== GIVEN RECORDS
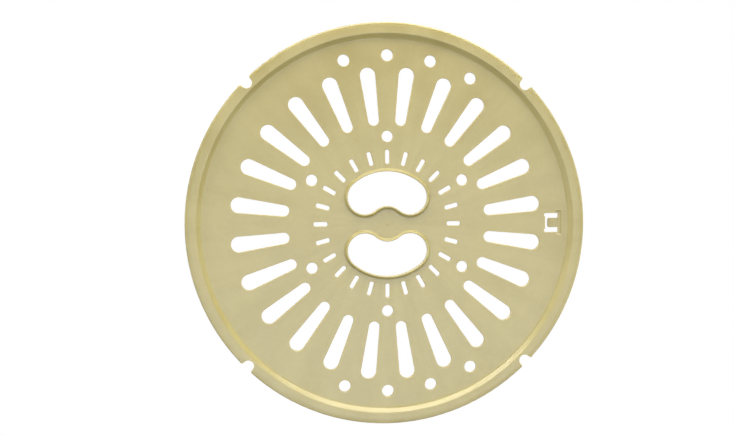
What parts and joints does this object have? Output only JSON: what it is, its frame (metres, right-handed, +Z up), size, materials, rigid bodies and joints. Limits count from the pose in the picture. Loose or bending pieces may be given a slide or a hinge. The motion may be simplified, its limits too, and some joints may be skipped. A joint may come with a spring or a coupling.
{
  "type": "spin dryer inner cover",
  "caption": "Round slotted inner cover for a spin dryer drum, with two lipped finger holes, a raised notched rim and a springy latch tongue.",
  "frame": {"origin": "centre of the flat underside of the plate", "axes": "+Z up out of the drum, square to the plate; +X towards the latch; the finger holes lie at +Y and -Y"},
  "size_m": [0.25, 0.25, 0.0052],
  "materials": {
    "cover_plastic": "beige polypropylene, satin, slightly translucent",
    "tongue_plastic": "beige polypropylene, satin, slightly translucent"
  },
  "bodies": {
    "cover": {"cover_disc": "cover_plastic"},
    "latch": {"latch_tongue": "tongue_plastic"}
  },
  "joints": [
    {"name": "latch_flex", "type": "hinge", "parent": "cover", "child": "latch", "pos_m": [0.1093, 0, 0.0008], "axis": [0, 1, 0], "range_deg": [-10, 10], "stiffness_Nm_per_rad": 0.3}
  ]
}
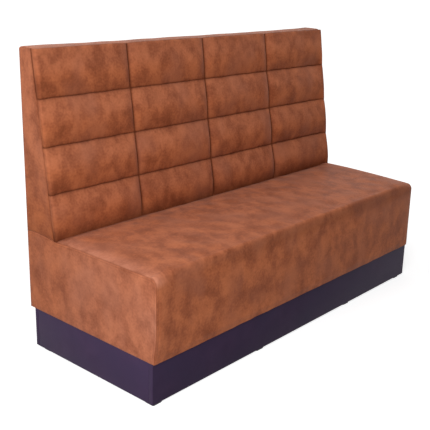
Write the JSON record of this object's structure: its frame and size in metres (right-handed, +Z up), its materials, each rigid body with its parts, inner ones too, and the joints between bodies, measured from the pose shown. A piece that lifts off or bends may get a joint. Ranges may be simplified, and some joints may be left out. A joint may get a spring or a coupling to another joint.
{
  "type": "restaurant booth bench",
  "caption": "Freestanding restaurant booth bench: leather-look upholstered seat box and leaning channelled backrest on a dark laminated box plinth with flat glides.",
  "frame": {"origin": "on the floor, under the middle of the bench's bounding box", "axes": "+X along the bench to a sitter's left as seen from the front (the viewer's right), -Y out of the front, +Z up"},
  "size_m": [1.65, 0.665, 1.11],
  "materials": {
    "leather": "mottled cognac, low satin sheen",
    "laminate": "smooth dark violet-black laminate",
    "softwood": "planed, unfinished",
    "plywood": "unfinished",
    "hardboard": "unfinished",
    "foam": "open-cell foam",
    "steel": "zinc-plated",
    "glide_plastic": "matt black"
  },
  "bodies": {
    "root": {"back_bolt_washers": "steel", "back_bolts": "steel", "back_bottom_board": "plywood", "back_channel_panel_1": "leather", "back_channel_panel_2": "leather", "back_channel_panel_3": "leather", "back_channel_panel_4": "leather", "back_corner_screws_left": "steel", "back_corner_screws_right": "steel", "back_end_frame_left": "plywood", "back_end_frame_right": "plywood", "back_face_board": "plywood", "back_face_screws": "steel", "back_foam_sheet": "foam", "back_rear_board": "hardboard", "back_rear_cover": "leather", "back_rear_nails": "steel", "back_rib_1": "plywood", "back_rib_2": "plywood", "back_rib_3": "plywood", "back_side_cover_left": "leather", "back_side_cover_right": "leather", "back_tee_nuts": "steel", "back_top_cover": "leather", "back_top_rail": "plywood", "glide_nails": "steel", "glides": "glide_plastic", "plinth_block_screws": "steel", "plinth_corner_blocks": "softwood", "plinth_dowels": "softwood", "plinth_end_board_left": "laminate", "plinth_end_board_right": "laminate", "plinth_fixing_screws": "steel", "plinth_front_board": "laminate", "plinth_rear_board": "laminate", "plinth_rib_left": "laminate", "plinth_rib_right": "laminate", "seat_bottom_batten_front": "softwood", "seat_bottom_batten_rear": "softwood", "seat_corner_screws_left": "steel", "seat_corner_screws_right": "steel", "seat_cover": "leather", "seat_deck": "plywood", "seat_deck_screws": "steel", "seat_end_panel_left": "plywood", "seat_end_panel_right": "plywood", "seat_foam": "foam", "seat_front_foam": "foam", "seat_front_panel": "plywood", "seat_packing_batten_front": "softwood", "seat_packing_batten_rear": "softwood", "seat_packing_end_blocks": "softwood", "seat_rear_cover": "leather", "seat_rear_panel": "plywood", "seat_rib_left": "plywood", "seat_rib_right": "plywood", "seat_side_cover_left": "leather", "seat_side_cover_right": "leather"}
  },
  "joints": []
}
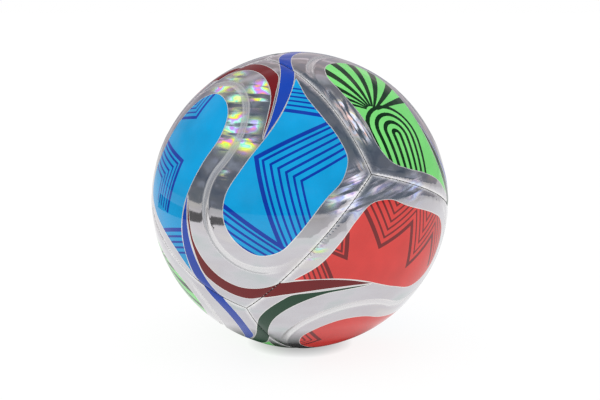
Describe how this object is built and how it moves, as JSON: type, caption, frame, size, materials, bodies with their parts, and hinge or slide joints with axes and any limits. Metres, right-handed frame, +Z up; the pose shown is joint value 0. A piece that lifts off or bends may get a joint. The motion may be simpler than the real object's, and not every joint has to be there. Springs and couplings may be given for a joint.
{
  "type": "soccer ball",
  "caption": "Inflated machine-stitched football with curved square panels in printed silver foil, each with an S-shaped groove, sewn seams and a recessed needle valve.",
  "frame": {"origin": "centre of the ball", "axes": "+Z up as the ball rests, -Y towards the side where a blue panel faces left, a red one lower right and a green one upper right; the valve is at the rear"},
  "size_m": [0.2206, 0.2196, 0.22],
  "materials": {
    "print_blue": "silver holographic foil film with blue print, glossy",
    "print_red": "silver holographic foil film with red print, glossy",
    "print_green": "silver holographic foil film with green print, glossy",
    "foam": "closed-cell foam",
    "weave": "woven polyester-cotton",
    "thread": "waxed polyester thread",
    "bladder_rubber": "moulded butyl",
    "valve_rubber": "moulded natural rubber",
    "core_rubber": "moulded butyl"
  },
  "bodies": {
    "root": {"skin_blue_front": "print_blue", "skin_blue_rear": "print_blue", "skin_red_front": "print_red", "skin_red_rear": "print_red", "skin_green_upper": "print_green", "skin_green_lower": "print_green", "foam_blue_front": "foam", "foam_blue_rear": "foam", "foam_red_front": "foam", "foam_red_rear": "foam", "foam_green_upper": "foam", "foam_green_lower": "foam", "backing_blue_front": "weave", "backing_blue_rear": "weave", "backing_red_front": "weave", "backing_red_rear": "weave", "backing_green_upper": "weave", "backing_green_lower": "weave", "thread_blue_front_red_front": "thread", "thread_blue_front_red_rear": "thread", "thread_blue_rear_red_front": "thread", "thread_blue_rear_red_rear": "thread", "thread_red_front_green_upper": "thread", "thread_red_front_green_lower": "thread", "thread_red_rear_green_upper": "thread", "thread_red_rear_green_lower": "thread", "thread_green_upper_blue_front": "thread", "thread_green_upper_blue_rear": "thread", "thread_green_lower_blue_front": "thread", "thread_green_lower_blue_rear": "thread", "bladder": "bladder_rubber", "valve_body": "valve_rubber", "valve_core": "core_rubber", "balance_patch": "valve_rubber"}
  },
  "joints": []
}
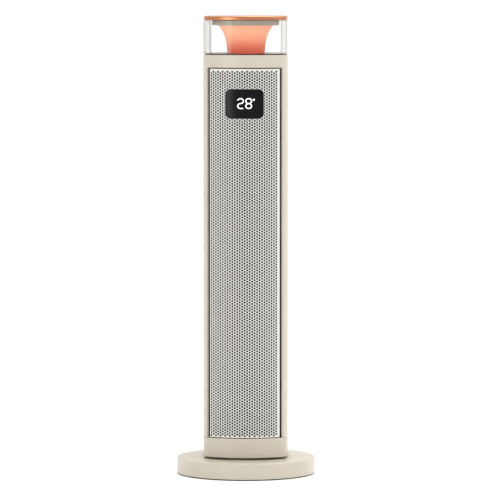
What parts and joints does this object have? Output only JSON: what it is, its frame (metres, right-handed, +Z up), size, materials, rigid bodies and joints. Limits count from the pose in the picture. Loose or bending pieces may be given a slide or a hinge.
====
* **EXERCISE OBJECTIVE**
Repeat the material in full, exactly as it stands.

* **CORRECT OUTPUT**
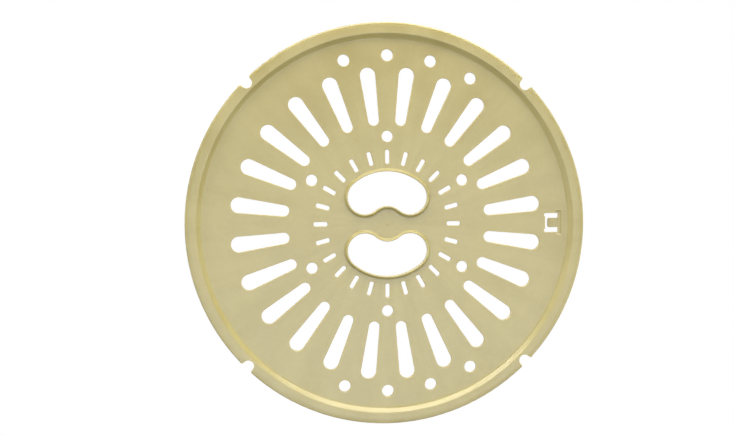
What parts and joints does this object have? Output only JSON: what it is, its frame (metres, right-handed, +Z up), size, materials, rigid bodies and joints. Limits count from the pose in the picture. Loose or bending pieces may be given a slide or a hinge. The motion may be simplified, its limits too, and some joints may be skipped. A joint may come with a spring or a coupling.
{
  "type": "spin dryer inner cover",
  "caption": "Round slotted inner cover for a spin dryer drum, with two lipped finger holes, a raised notched rim and a springy latch tongue.",
  "frame": {"origin": "centre of the flat underside of the plate", "axes": "+Z up out of the drum, square to the plate; +X towards the latch; the finger holes lie at +Y and -Y"},
  "size_m": [0.25, 0.25, 0.0052],
  "materials": {
    "cover_plastic": "beige polypropylene, satin, slightly translucent",
    "tongue_plastic": "beige polypropylene, satin, slightly translucent"
  },
  "bodies": {
    "cover": {"cover_disc": "cover_plastic"},
    "latch": {"latch_tongue": "tongue_plastic"}
  },
  "joints": [
    {"name": "latch_flex", "type": "hinge", "parent": "cover", "child": "latch", "pos_m": [0.1093, 0, 0.0008], "axis": [0, 1, 0], "range_deg": [-10, 10], "stiffness_Nm_per_rad": 0.3}
  ]
}
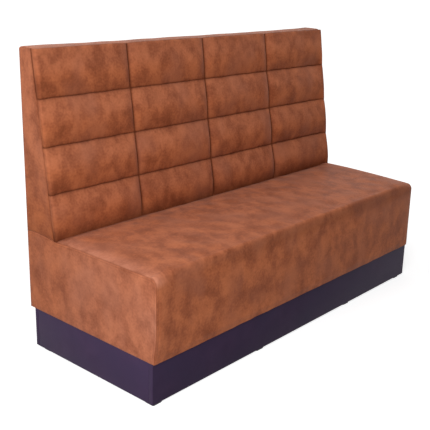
Write the JSON record of this object's structure: its frame and size in metres (right-handed, +Z up), its materials, each rigid body with its parts, inner ones too, and the joints between bodies, measured from the pose shown. A piece that lifts off or bends may get a joint. Ranges may be simplified, and some joints may be left out. A joint may get a spring or a coupling to another joint.
{
  "type": "restaurant booth bench",
  "caption": "Freestanding restaurant booth bench: leather-look upholstered seat box and leaning channelled backrest on a dark laminated box plinth with flat glides.",
  "frame": {"origin": "on the floor, under the middle of the bench's bounding box", "axes": "+X along the bench to a sitter's left as seen from the front (the viewer's right), -Y out of the front, +Z up"},
  "size_m": [1.65, 0.665, 1.11],
  "materials": {
    "leather": "mottled cognac, low satin sheen",
    "laminate": "smooth dark violet-black laminate",
    "softwood": "planed, unfinished",
    "plywood": "unfinished",
    "hardboard": "unfinished",
    "foam": "open-cell foam",
    "steel": "zinc-plated",
    "glide_plastic": "matt black"
  },
  "bodies": {
    "root": {"back_bolt_washers": "steel", "back_bolts": "steel", "back_bottom_board": "plywood", "back_channel_panel_1": "leather", "back_channel_panel_2": "leather", "back_channel_panel_3": "leather", "back_channel_panel_4": "leather", "back_corner_screws_left": "steel", "back_corner_screws_right": "steel", "back_end_frame_left": "plywood", "back_end_frame_right": "plywood", "back_face_board": "plywood", "back_face_screws": "steel", "back_foam_sheet": "foam", "back_rear_board": "hardboard", "back_rear_cover": "leather", "back_rear_nails": "steel", "back_rib_1": "plywood", "back_rib_2": "plywood", "back_rib_3": "plywood", "back_side_cover_left": "leather", "back_side_cover_right": "leather", "back_tee_nuts": "steel", "back_top_cover": "leather", "back_top_rail": "plywood", "glide_nails": "steel", "glides": "glide_plastic", "plinth_block_screws": "steel", "plinth_corner_blocks": "softwood", "plinth_dowels": "softwood", "plinth_end_board_left": "laminate", "plinth_end_board_right": "laminate", "plinth_fixing_screws": "steel", "plinth_front_board": "laminate", "plinth_rear_board": "laminate", "plinth_rib_left": "laminate", "plinth_rib_right": "laminate", "seat_bottom_batten_front": "softwood", "seat_bottom_batten_rear": "softwood", "seat_corner_screws_left": "steel", "seat_corner_screws_right": "steel", "seat_cover": "leather", "seat_deck": "plywood", "seat_deck_screws": "steel", "seat_end_panel_left": "plywood", "seat_end_panel_right": "plywood", "seat_foam": "foam", "seat_front_foam": "foam", "seat_front_panel": "plywood", "seat_packing_batten_front": "softwood", "seat_packing_batten_rear": "softwood", "seat_packing_end_blocks": "softwood", "seat_rear_cover": "leather", "seat_rear_panel": "plywood", "seat_rib_left": "plywood", "seat_rib_right": "plywood", "seat_side_cover_left": "leather", "seat_side_cover_right": "leather"}
  },
  "joints": []
}
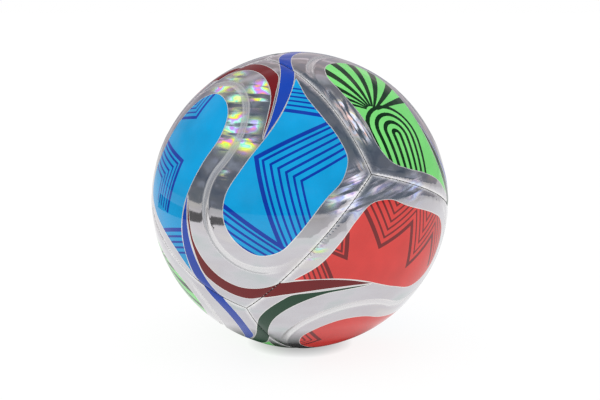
Describe how this object is built and how it moves, as JSON: type, caption, frame, size, materials, bodies with their parts, and hinge or slide joints with axes and any limits. Metres, right-handed frame, +Z up; the pose shown is joint value 0. A piece that lifts off or bends may get a joint. The motion may be simpler than the real object's, and not every joint has to be there. Springs and couplings may be given for a joint.
{
  "type": "soccer ball",
  "caption": "Inflated machine-stitched football with curved square panels in printed silver foil, each with an S-shaped groove, sewn seams and a recessed needle valve.",
  "frame": {"origin": "centre of the ball", "axes": "+Z up as the ball rests, -Y towards the side where a blue panel faces left, a red one lower right and a green one upper right; the valve is at the rear"},
  "size_m": [0.2206, 0.2196, 0.22],
  "materials": {
    "print_blue": "silver holographic foil film with blue print, glossy",
    "print_red": "silver holographic foil film with red print, glossy",
    "print_green": "silver holographic foil film with green print, glossy",
    "foam": "closed-cell foam",
    "weave": "woven polyester-cotton",
    "thread": "waxed polyester thread",
    "bladder_rubber": "moulded butyl",
    "valve_rubber": "moulded natural rubber",
    "core_rubber": "moulded butyl"
  },
  "bodies": {
    "root": {"skin_blue_front": "print_blue", "skin_blue_rear": "print_blue", "skin_red_front": "print_red", "skin_red_rear": "print_red", "skin_green_upper": "print_green", "skin_green_lower": "print_green", "foam_blue_front": "foam", "foam_blue_rear": "foam", "foam_red_front": "foam", "foam_red_rear": "foam", "foam_green_upper": "foam", "foam_green_lower": "foam", "backing_blue_front": "weave", "backing_blue_rear": "weave", "backing_red_front": "weave", "backing_red_rear": "weave", "backing_green_upper": "weave", "backing_green_lower": "weave", "thread_blue_front_red_front": "thread", "thread_blue_front_red_rear": "thread", "thread_blue_rear_red_front": "thread", "thread_blue_rear_red_rear": "thread", "thread_red_front_green_upper": "thread", "thread_red_front_green_lower": "thread", "thread_red_rear_green_upper": "thread", "thread_red_rear_green_lower": "thread", "thread_green_upper_blue_front": "thread", "thread_green_upper_blue_rear": "thread", "thread_green_lower_blue_front": "thread", "thread_green_lower_blue_rear": "thread", "bladder": "bladder_rubber", "valve_body": "valve_rubber", "valve_core": "core_rubber", "balance_patch": "valve_rubber"}
  },
  "joints": []
}
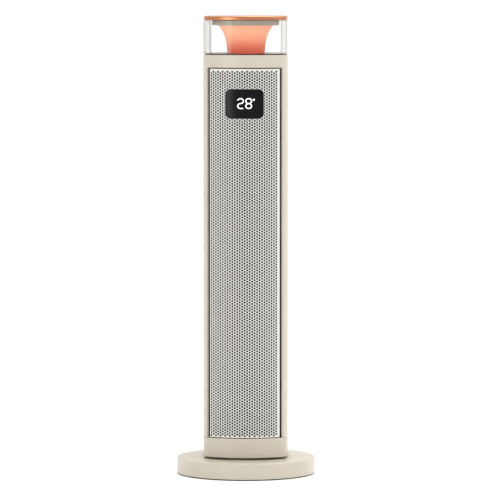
What parts and joints does this object have? Output only JSON: what it is, its frame (metres, right-handed, +Z up), size, materials, rigid bodies and joints. Limits count from the pose in the picture. Loose or bending pieces may be given a slide or a hinge.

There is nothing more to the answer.